## begin Extracted information

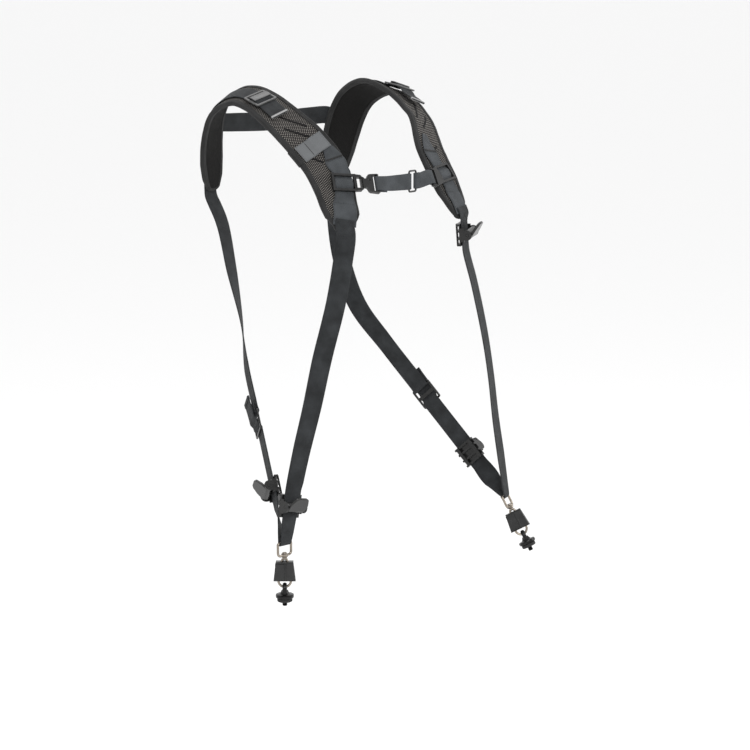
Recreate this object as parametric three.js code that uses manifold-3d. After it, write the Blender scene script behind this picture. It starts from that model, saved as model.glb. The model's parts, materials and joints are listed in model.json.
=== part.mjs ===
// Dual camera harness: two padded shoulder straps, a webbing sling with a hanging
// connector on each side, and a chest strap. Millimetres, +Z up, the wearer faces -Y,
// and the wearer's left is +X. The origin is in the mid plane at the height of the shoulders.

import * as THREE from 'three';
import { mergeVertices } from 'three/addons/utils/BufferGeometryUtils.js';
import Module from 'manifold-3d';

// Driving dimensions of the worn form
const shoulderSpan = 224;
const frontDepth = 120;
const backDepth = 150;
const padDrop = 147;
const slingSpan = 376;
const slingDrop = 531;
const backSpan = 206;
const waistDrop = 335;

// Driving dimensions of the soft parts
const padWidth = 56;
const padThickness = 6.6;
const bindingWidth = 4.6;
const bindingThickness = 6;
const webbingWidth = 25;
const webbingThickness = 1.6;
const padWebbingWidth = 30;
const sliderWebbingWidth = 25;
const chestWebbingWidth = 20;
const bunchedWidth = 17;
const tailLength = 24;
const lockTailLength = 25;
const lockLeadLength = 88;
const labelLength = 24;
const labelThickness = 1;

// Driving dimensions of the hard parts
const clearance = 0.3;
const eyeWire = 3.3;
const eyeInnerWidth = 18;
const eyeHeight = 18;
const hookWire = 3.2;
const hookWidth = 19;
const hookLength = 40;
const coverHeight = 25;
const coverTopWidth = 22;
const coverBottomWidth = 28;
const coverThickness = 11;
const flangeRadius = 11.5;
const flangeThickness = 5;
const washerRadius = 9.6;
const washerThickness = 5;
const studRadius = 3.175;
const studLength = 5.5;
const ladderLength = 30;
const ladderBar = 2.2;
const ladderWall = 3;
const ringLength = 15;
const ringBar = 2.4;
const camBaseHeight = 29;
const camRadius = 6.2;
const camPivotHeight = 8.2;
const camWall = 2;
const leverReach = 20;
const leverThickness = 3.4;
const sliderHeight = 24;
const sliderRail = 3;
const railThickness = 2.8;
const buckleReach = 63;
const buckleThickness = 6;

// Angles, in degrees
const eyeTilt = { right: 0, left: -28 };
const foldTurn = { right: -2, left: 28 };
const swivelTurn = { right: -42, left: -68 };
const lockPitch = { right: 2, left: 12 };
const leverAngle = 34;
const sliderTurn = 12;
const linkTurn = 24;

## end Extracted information
## begin Extracted information

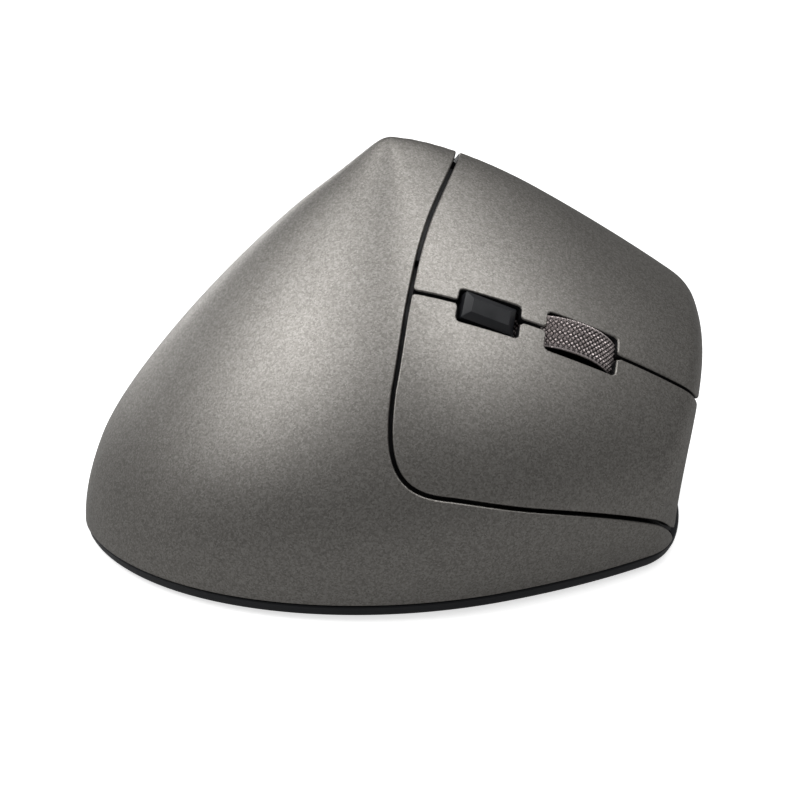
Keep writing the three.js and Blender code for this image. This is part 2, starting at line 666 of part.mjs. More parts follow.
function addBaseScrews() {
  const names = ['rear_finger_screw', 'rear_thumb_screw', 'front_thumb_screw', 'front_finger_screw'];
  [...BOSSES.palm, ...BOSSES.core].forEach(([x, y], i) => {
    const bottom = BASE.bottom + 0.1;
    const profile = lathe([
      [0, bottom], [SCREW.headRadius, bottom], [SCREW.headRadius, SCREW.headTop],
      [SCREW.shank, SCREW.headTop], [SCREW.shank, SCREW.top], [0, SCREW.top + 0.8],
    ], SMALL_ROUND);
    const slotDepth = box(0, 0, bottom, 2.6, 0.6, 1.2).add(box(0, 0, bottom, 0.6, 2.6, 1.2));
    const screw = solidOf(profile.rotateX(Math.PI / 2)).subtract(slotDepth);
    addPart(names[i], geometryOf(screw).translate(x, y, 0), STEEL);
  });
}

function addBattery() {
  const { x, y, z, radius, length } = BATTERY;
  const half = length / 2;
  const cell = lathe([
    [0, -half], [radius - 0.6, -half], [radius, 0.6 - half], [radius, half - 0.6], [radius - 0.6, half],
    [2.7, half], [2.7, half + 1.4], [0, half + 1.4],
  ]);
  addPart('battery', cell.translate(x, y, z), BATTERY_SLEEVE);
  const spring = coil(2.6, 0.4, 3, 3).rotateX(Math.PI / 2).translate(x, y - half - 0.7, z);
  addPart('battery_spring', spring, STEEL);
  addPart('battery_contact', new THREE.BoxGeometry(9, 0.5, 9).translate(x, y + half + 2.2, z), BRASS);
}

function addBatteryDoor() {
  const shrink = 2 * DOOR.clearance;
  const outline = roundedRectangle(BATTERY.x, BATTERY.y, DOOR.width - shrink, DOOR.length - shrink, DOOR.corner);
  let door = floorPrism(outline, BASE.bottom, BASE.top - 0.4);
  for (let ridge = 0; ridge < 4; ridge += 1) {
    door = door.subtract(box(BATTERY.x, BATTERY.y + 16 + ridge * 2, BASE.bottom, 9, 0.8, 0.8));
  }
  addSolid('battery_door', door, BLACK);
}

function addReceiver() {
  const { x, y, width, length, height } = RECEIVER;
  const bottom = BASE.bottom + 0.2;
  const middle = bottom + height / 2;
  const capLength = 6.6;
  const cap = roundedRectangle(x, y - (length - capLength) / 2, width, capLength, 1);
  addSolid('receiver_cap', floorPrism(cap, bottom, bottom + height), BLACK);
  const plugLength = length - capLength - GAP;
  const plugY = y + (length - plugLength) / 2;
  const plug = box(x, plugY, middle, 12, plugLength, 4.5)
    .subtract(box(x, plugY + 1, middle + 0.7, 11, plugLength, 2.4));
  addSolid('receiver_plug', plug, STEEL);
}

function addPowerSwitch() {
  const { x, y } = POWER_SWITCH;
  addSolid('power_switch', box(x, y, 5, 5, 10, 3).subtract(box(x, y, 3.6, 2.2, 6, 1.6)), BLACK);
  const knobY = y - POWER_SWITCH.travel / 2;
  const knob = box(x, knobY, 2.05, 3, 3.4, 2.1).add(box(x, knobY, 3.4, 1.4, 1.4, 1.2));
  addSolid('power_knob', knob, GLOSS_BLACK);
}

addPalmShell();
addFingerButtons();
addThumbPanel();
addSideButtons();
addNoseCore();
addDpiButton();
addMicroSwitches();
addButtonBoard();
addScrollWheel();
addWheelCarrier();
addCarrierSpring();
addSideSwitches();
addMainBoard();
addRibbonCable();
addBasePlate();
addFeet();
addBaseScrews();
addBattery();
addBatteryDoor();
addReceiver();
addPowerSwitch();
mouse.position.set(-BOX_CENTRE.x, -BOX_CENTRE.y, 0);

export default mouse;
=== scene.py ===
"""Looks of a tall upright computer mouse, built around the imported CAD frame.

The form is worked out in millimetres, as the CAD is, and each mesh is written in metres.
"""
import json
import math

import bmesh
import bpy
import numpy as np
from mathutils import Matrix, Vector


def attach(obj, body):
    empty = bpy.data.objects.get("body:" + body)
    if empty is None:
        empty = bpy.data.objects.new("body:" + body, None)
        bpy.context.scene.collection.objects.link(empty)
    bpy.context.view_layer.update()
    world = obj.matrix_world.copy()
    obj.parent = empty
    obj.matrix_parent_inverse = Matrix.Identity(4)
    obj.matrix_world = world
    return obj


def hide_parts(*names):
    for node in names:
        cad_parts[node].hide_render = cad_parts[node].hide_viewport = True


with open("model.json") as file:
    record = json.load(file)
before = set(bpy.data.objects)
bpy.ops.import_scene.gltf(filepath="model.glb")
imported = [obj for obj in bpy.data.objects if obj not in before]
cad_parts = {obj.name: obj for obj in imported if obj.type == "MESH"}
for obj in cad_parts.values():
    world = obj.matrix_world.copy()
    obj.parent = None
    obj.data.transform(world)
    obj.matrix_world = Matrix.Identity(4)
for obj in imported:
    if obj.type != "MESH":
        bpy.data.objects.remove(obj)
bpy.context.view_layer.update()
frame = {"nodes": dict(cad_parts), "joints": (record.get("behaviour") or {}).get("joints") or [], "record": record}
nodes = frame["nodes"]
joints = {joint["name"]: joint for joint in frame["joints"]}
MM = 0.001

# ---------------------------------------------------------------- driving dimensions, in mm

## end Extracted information

**Description of the task**: Transcribe word for word the lines from the one holding "addPalmShell();" through the one holding "bpy.data.objects.remove(obj)". Include both, and add nothing.

**Task response**:
addPalmShell();
addFingerButtons();
addThumbPanel();
addSideButtons();
addNoseCore();
addDpiButton();
addMicroSwitches();
addButtonBoard();
addScrollWheel();
addWheelCarrier();
addCarrierSpring();
addSideSwitches();
addMainBoard();
addRibbonCable();
addBasePlate();
addFeet();
addBaseScrews();
addBattery();
addBatteryDoor();
addReceiver();
addPowerSwitch();
mouse.position.set(-BOX_CENTRE.x, -BOX_CENTRE.y, 0);

export default mouse;
=== scene.py ===
"""Looks of a tall upright computer mouse, built around the imported CAD frame.

The form is worked out in millimetres, as the CAD is, and each mesh is written in metres.
"""
import json
import math

import bmesh
import bpy
import numpy as np
from mathutils import Matrix, Vector


def attach(obj, body):
    empty = bpy.data.objects.get("body:" + body)
    if empty is None:
        empty = bpy.data.objects.new("body:" + body, None)
        bpy.context.scene.collection.objects.link(empty)
    bpy.context.view_layer.update()
    world = obj.matrix_world.copy()
    obj.parent = empty
    obj.matrix_parent_inverse = Matrix.Identity(4)
    obj.matrix_world = world
    return obj


def hide_parts(*names):
    for node in names:
        cad_parts[node].hide_render = cad_parts[node].hide_viewport = True


with open("model.json") as file:
    record = json.load(file)
before = set(bpy.data.objects)
bpy.ops.import_scene.gltf(filepath="model.glb")
imported = [obj for obj in bpy.data.objects if obj not in before]
cad_parts = {obj.name: obj for obj in imported if obj.type == "MESH"}
for obj in cad_parts.values():
    world = obj.matrix_world.copy()
    obj.parent = None
    obj.data.transform(world)
    obj.matrix_world = Matrix.Identity(4)
for obj in imported:
    if obj.type != "MESH":
        bpy.data.objects.remove(obj)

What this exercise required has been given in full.